▶ **What the exercise asks**:
Output, word for word, every line from the start of the listing down to and including the line that contains "ROD_FROM, ROD_TO = -24, 176"; include nothing else.

▶ **Supplied data**:
::::::::::

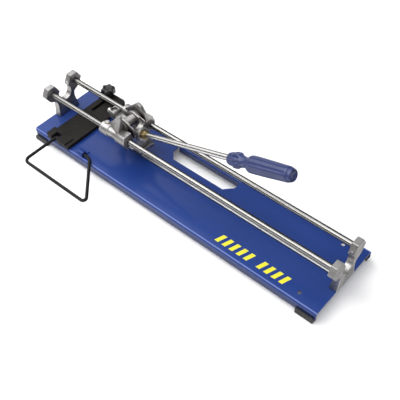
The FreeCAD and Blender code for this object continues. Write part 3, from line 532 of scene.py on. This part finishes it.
BAR_RADIUS = 4
BAR_CHAMFER = 0.4
BAR_RINGS_APART = 12
RAIL_OFFSET = 22.3
RAIL_LEVEL = 65.5
RAIL_FROM, RAIL_TO = -256.5, 259.5
ROD_FROM, ROD_TO = -24, 176


def bar_outline(start, end):
    """A plain bar with chamfered ends, ringed often enough for its bump to sit evenly."""
    count = round((end - start) / BAR_RINGS_APART)
    plain = end - start - 2 * BAR_CHAMFER
    middle = [(start + BAR_CHAMFER + plain * i / count, BAR_RADIUS) for i in range(count + 1)]
    tip = BAR_RADIUS - BAR_CHAMFER
    return [(start, tip), *middle, (end, tip)]


def make_bars():
    for name, side in (("rail_near", -1), ("rail_far", 1)):
        centre = Vector((0, side * RAIL_OFFSET, RAIL_LEVEL)) * MM

        def rail_point(along, radius, angle, centre=centre):
            out = Vector((0, math.cos(angle), math.sin(angle)))
            return centre + (Vector((along, 0, 0)) + out * radius) * MM

        mesh = lathe(rail_point, bar_outline(RAIL_FROM, RAIL_TO))
        new_piece(name + "_bar", mesh, "base", "rail_chrome", (name,))
    mesh = lathe(lever_point, bar_outline(ROD_FROM, ROD_TO))
    new_piece("lever_rod_bar", mesh, "lever", "rod_chrome", ("lever_rod",))


# ---------------------------------------------------------------- clamp knob

KNOB_AT = Vector((-213.5, 55, 0)) * MM
# height, radius, how far the lobes stand out
KNOB_RINGS = [
    (31.3, 3.3, 0), (31.3, 5.3, 0), (31.7, 5.5, 0), (33.6, 5.6, 0.1), (34.3, 6.4, 0.5),
    (34.6, 8.4, 1.0), (35.2, 9.6, 1.4), (36.4, 9.9, 1.6), (43.5, 9.9, 1.6), (45.3, 9.7, 1.5),
    (46.6, 9.0, 1.2), (47.3, 7.8, 0.8), (47.45, 6.6, 0.4), (47.3, 5.6, 0.1), (46.9, 4.9, 0),
    (46.7, 3.6, 0), (46.8, 1.6, 0), (46.85, 0.4, 0),
]
KNOB_STEPS = 96
KNOB_LOBES = 6
# how deep the hollows between the lobes are, against how far the lobes stand out
HOLLOW_SHARE = 0.8


def make_knob():
    rings = []
    for height, radius, lobe in KNOB_RINGS:
        ring = []
        for i in range(KNOB_STEPS):
            angle = 2 * math.pi * i / KNOB_STEPS
            swell = math.cos(KNOB_LOBES * angle)
            reach = (radius + lobe * (swell if swell > 0 else swell * HOLLOW_SHARE)) * MM
            ring.append(KNOB_AT + Vector((reach * math.cos(angle), reach * math.sin(angle), height * MM)))
        rings.append(ring)
    new_piece("star_knob", ring_surface(rings), "knob", "knob_plastic", ("clamp_knob",))


# ---------------------------------------------------------------- build

# node, body, voxel in millimetres, rounds of smoothing, name of the piece
CASTINGS = [
    ("rail_bracket_right", "base", 0.55, 5, "end_bracket_right"),
    ("rail_bracket_left", "base", 0.55, 5, "end_bracket_left"),
    ("carriage_body", "carriage", 0.5, 5, "carriage_casting"),
    ("lever_block", "lever", 0.4, 5, "lever_casting"),
    ("breaker_foot", "foot", 0.3, 4, "breaker_casting"),
]
# node: width of its rounded edges in millimetres
SOFTENED = {
    "foot_near_left": 0.8, "foot_near_right": 0.8, "foot_far_left": 0.8, "foot_far_right": 0.8,
    "base_plate": 0.35, "fence_bar": 0.4, "side_stop": 0.3, "wire_saddle": 0.4,
    "bracket_bolts": 0.4, "breaker_rib": 0.2,
    "pivot_bolt": 0.4, "pivot_washer": 0.15, "lock_nut": 0.4,
    "wheel_holder": 0.3, "wheel_clamp_screw": 0.4, "breaker_pads": 0.3,
    "rail_grub_screws": 0.2, "stop_bolt": 0.3, "fence_screws": 0.3,
}

add_floor()
add_sky()
for light in AREA_LIGHTS:
    add_area_light(*light)
LOOKS = make_looks()
for subpart in frame["record"]["subparts"]:
    node = NODES[subpart["node"]]
    node.material_slots[0].material = LOOKS[subpart["material_slot"]]

for casting in CASTINGS:
    cast_copy(*casting)
make_handle()
make_handle_plug()
make_knob()
make_bars()
for node_name, width in SOFTENED.items():
    soften(node_name, width)
add_camera()

VIEW = bpy.context.scene.view_settings
VIEW.view_transform = "Standard"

::::::::::

▶ **Response to this task**:
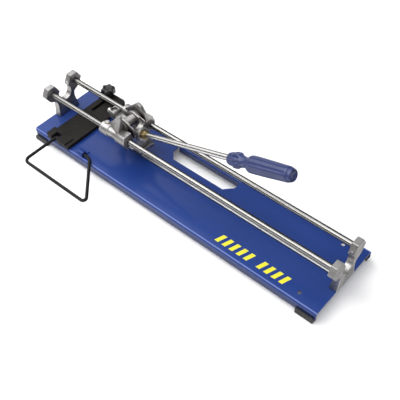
The FreeCAD and Blender code for this object continues. Write part 3, from line 532 of scene.py on. This part finishes it.
BAR_RADIUS = 4
BAR_CHAMFER = 0.4
BAR_RINGS_APART = 12
RAIL_OFFSET = 22.3
RAIL_LEVEL = 65.5
RAIL_FROM, RAIL_TO = -256.5, 259.5
ROD_FROM, ROD_TO = -24, 176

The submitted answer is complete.